Signal

The concept of ice fabric served as inspiration for one of the central pieces of Signal, a large-scale textile collage modeled after a working sail. Made from cyanotype prints on fabric, the sewn prints feature scientific figures, diagrams, declassified aerial photographs of Thwaites glacier, and experimental cyanotype prints made from glacial erratic boulders left behind by the Laurentide Ice Sheet in coastal Rhode Island, USA.

The final construction and early rigging of the textile collage and fabric sculpture that serves as a central piece of Signal.
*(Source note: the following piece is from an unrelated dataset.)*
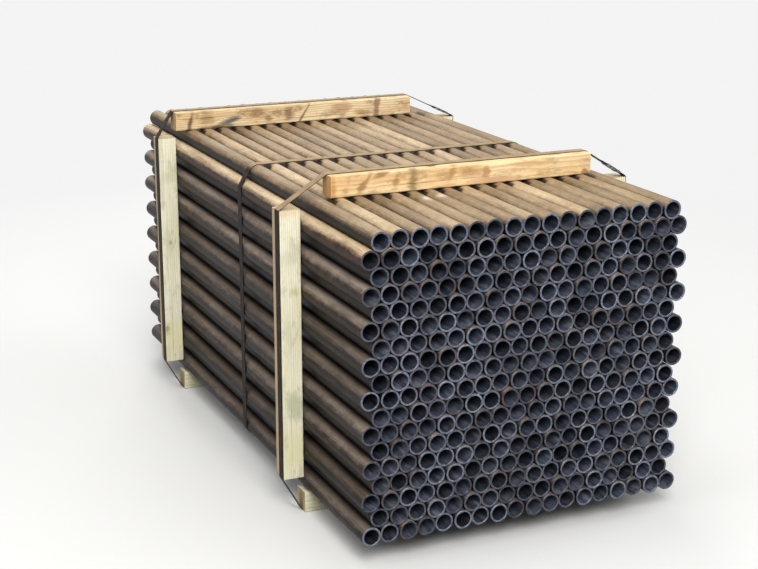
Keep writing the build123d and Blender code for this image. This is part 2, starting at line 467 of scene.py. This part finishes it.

The textile collage references sails as tools of navigation and transport across bodies of water, flags as modes of remote communication and signifiers of cultural identity, and quilts as intimate, handmade memory-keepers. Using rope systems and rigging, this piece is installed differently in each space. The “sail” is tethered to the architectural features of the room, and can be tied to other objects like ceramic knots, found rocks and geologic material, glacier fieldwork equipment, and suspended ice-core-like sculptures, the latter of which slowly melt. The dripping sounds are amplified and projected back into the exhibition space. Observers witness the shifting tension within the rigged system, as the gradual change in ice mass subtly impacts the positioning of the other objects in space. As a whole, the installation invites a deeper awareness of the ways in which bodies and glaciers, respond to forces both seen and unseen, holding within them histories of strain, adaptation, and resilience.






death rattle

A death rattle is the sounds a human body makes at the end of life when fluid enters the lungs. The sounds associated with this process and the parallels between human and ice bodies led to our work using seismic recordings of glacial calving events to compose a death rattle for Thwaites Glacier. 






Calving events are triggered by the progressive growth of cracks and void space in the ice at the terminus of marine-terminating glaciers (Schulson, 1990; Vaughan, 1993; van der Veen, 1999). 

To build this composition Andrew applied an automated “event picker” (Winberry et al., 2020) to identify calving events in broadband 3-component seismic data collected between 2009 and 2020 from a remote station anchored to the surface of Thwaites Glacier (76.45 S, 107.78 W).

For each event, the seismic recording was shifted to human-audible frequencies. Tyler then converted these timeseries to audio files and mixed them into compositions designed for live accompaniment with ringing bells, vocalizations, and amplified sounds of rocks in contact with one another.